Giorno dopo giorno il reddito di cittadinanza si sta rivelando come uno dei più colossali errori fatti in Italia. Il guaio è che per dieci anni è stato la bandiera, il simbolo, dei 5 stelle e quindi risulta difficile ragionarci sopra con calma. In origine aveva due aspetti, controversi fra di loro. Da un lato spingeva un paese super-indebitato come l’Italia a dare uno stipendio ai suoi cittadini (idea assai bizzarra); dall’altro, però, spiegava anche che questo sarebbe stato collegato a un nuovo lavoro. Progetto curioso perché se il lavoro non c’è, non lo si può certo inventare per legge. Ma comunque il progetto parte. In teoria dovrebbero partecipare 4-5 milioni di persone. Ma, alla fine, risulta che sono meno di un milione quelli che hanno accettato di ricevere (gratis) uno stipendio dallo Stato. E fin qui passi.

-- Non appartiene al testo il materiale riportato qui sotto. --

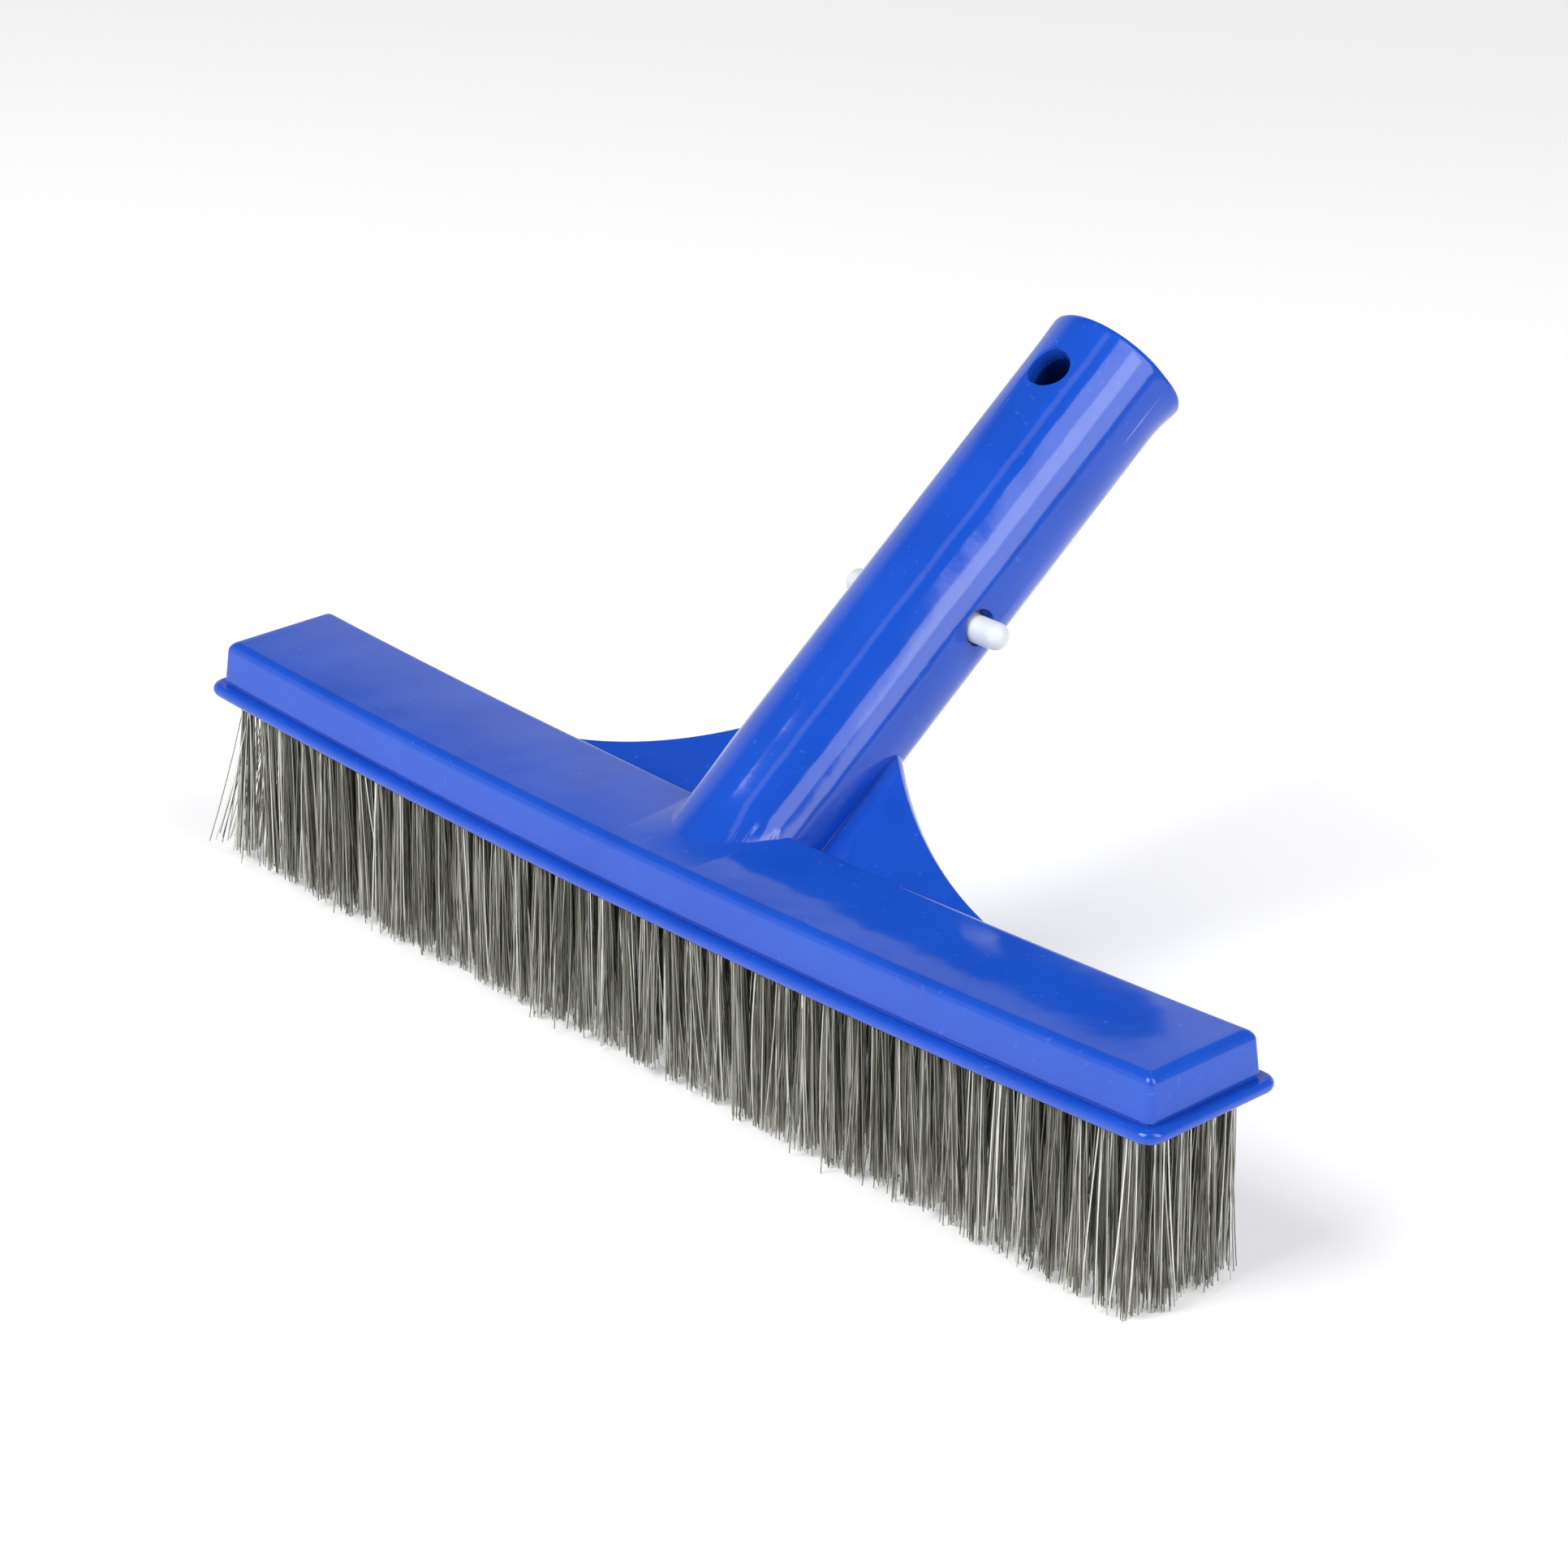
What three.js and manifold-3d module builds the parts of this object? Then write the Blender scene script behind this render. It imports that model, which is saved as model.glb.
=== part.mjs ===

Fra le varie clausole ne esiste anche una secondo la quale il percettore del reddito di cittadinanza deve firmare un documento in cui si impegna a accettare un lavoro (fino a tre tentativi), non troppo lontano da casa. E questa è un’altra presa in giro. Se il lavoro non c’è, figurarsi se può esistere «non troppo lontano da casa».
Il pasticcio salta fuori quando si scopre che solo il 5 per cento di quelli che percepiscono il reddito di cittadinanza ha firmato la carta in cui si impegna a accettare un lavoro. Il resto, il 95 per cento, se ne sta a casa. Con la sola differenza che adesso gli arriva, tutti i mesi uno stipendio.
Ma c’è di peggio. La Guardia di Finanza e l’Inps, eseguendo dei controlli, hanno scoperto una serie quasi infinita di abusi. Poiché i malavitosi, ovviamente, non fanno fatture Iva e nemmeno dichiarazione dei redditi, risultano tutti poveri. E, automaticamente, percettori del reddito di cittadinanza. Il presidente della Regione Campania sostiene addirittura che il reddito di cittadinanza, dalle sue parti serve per pagare uno stipendio alla manovalanza della camorra. Forse esagera. Ma è evidente che questa legge è sbagliata e va riscritta.